Higher education exerts no such leverage.  Governor Jerry Brown took higher education hostage in an attempt to force Republicans to support putting tax extensions on the ballot (see clip): the political calculation was that Republicans would be more upset if he shot UC than if he shot, say, CalWORKs, or at least might get more pressure from their conservative constituents.  UC President Yudof ceded Brown’s first $500 million cut in January in an effort to “do all it can to help the state,” but then drew  a line in the sand against the further $150 million cut. The response of Gov. Brown and the Democratic majorities was to cut the $150million and promise another $100 m cut if the state doesn’t make current revenue projections.
In a small-d democratic political world in which political representatives are directly accountable for the effects of their acts, destructive actions bounce back against their perpetrators. In that sort of world, compromise with your opponents might get you something.  In our current political world, compromise gets you nothing: Brown doesn’t need Yudof, or any of us, and Sacramento doesn’t care about the rest of the state, because we never do anything to them.  There is no logical endpoint to this for UC's budget: not $2.5 billion in general funds, not $2.3 billion, not $2.0 billion, not $1.65 bilion, etc.
So how do we make it stop? How do we give Sacramento a reason to make it stop? 
My suggestions involve two corrections and an answer.  The first two steps involve fixing public university tactics, with UC as the case I know best.  The latter is an issue of international importance to the future of public education.  I will devote a post to each of these.
 1. If you don’t like constant cuts to public funding, stop showing public funds can be replaced with annual tuition increases.
Here’s an example.  UC President Mark Yudof officially opposes privatization. He described privatization to a roundtable of UC student newspaper editors as “the point that I get out and march with the students."  He defined the unique mission of public universities as great research and teaching quality for the nation’s highest proportions of low-income students. This is exactly right – Yudof is in effect describing “mass quality,” the original core of the postwar boom’s widely attractive vision of social development for everyone. 
This was the best ever justification for high levels of public funding.   Public higher education is not about the manificent training of a Harvard-style “natural aristocracy” to rule the rest, but about the superb training of each of us.  No other theory of education – universal higher education, not uniform, but universal – scales to the enormity and complexity of the simultaneously cultural and technical problems that our societies all face.
But a bit later in the same conversation, Mark Yudof says, “if you mean [by privatization that] students are paying more and more of the cost of their education that seems to be the road we’re on.”  But of course that is the main form of what the students and everyone else means by privatization.  Yudof accepts this form of privatization, and implements it very frequently.
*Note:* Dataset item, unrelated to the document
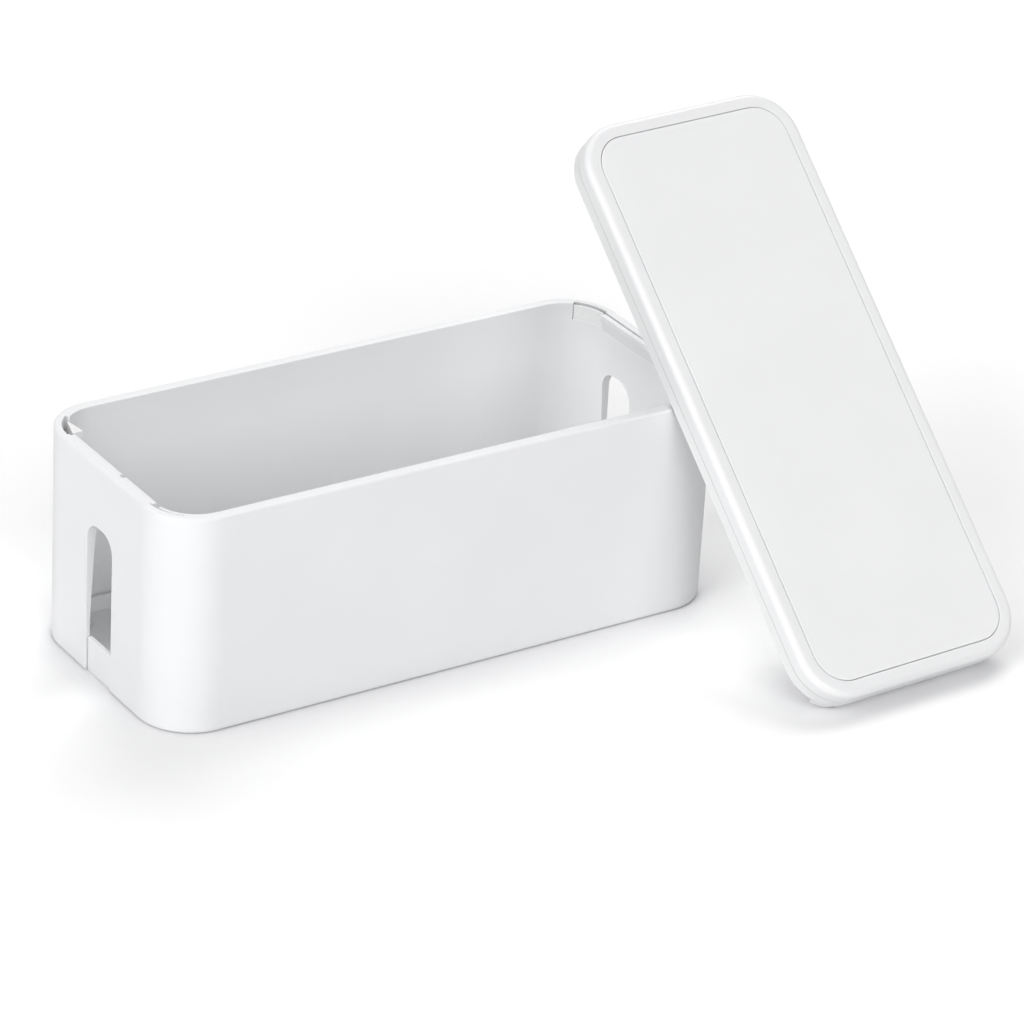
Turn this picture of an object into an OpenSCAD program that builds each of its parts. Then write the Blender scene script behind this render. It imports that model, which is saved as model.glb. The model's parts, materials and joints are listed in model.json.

UC’s de facto official position is high-tuition / high aid -- really high tuition logically in only a few years time -- and echoes the standard private university American funding model that the publics slowly started to adopt after 1980.  
 So which is it, UC?  Is it no privatization, or continuous privatization in annual increments? UC is on both sides of the question intellectually, and on the side of continuous privatization in practice. The net impression left by Yudof’s sometimes eloquent remarks is that the public mission can  be satisified by private money --high fees in conjunction with financial aid, for the state’s historically most diverse and underfinanced younger generation.  UC policy gives the public no reason to oppose tuition increases, especially when they hear financial aid is good or when their own children are out of college
Interestingly,  UC leaders are going against public opinion here: a recent PPIC poll suggested that three-quarters of respondents think that public universities are underfunded and that two-thirds of them want to raise taxes rather than raise fees.  But if UC leaders don’t fight for zero fee increases, as a precondition for forcing solid public funding, why should the public do it for them?
The special tragedy of this ambiguity is that we already know what happens when we subject public universities to a mix of cuts and austerity. It’s very simple:  educational attainment goes down. The US had a comparative educational advantage over the rest of the wealthy world for about 150 years – first at the high school level and then in college degrees. Now, for the first time in U.S.  history, younger people are less educated than their baby-boomer parents (Measuring Up p. 5, John A. Douglass, Goldin & Katz, . . .).   This decline coincides exactly with the steady shift in public colleges and universities from high public funding to high private tuition.
If you are wondering whether privatization caused this destruction, the answer is yes it did. Very briefly: private investment – anything from donations to student fees – logically tries to maximize its return, and thus piles in at the top, where attainment is already strong.  Think of Meg Whitman building the most expensive dorm in history at her alma mater Princeton University.  Private funds never adequately support the colleges with the highest percentage of low-income or otherwise disadvantaged students, which also generally have the lowest graduation rates.  This is also true of a unique place like the University of California, where large numbers of low-income students had for decades lept whole quartiles of attainment in a four-year bound.  Private money doesn’t have the scale, the scope, the social ambition, or the interest in those who start at low or medium levels, and thus can’t budget the overall American attainment rate that depends on moving those groups in huge numbers.  The attainment rates of the lower three quartiles haven’t improved in thirty years (Mortenson, June 2010), That’s all the time it took for the country’s pro-private funding model to destroy the country’s global educational leadership.
The first step towards saving public universities is to stop acting as though annual fee increases can replace the public funding that made US higher education great in the first place.  They can’t. (UC leaders know they can't, but it's the annual increase actions that count.) They never will.  Public funding will never come back as long as universities keep offering this phony and painful substitute.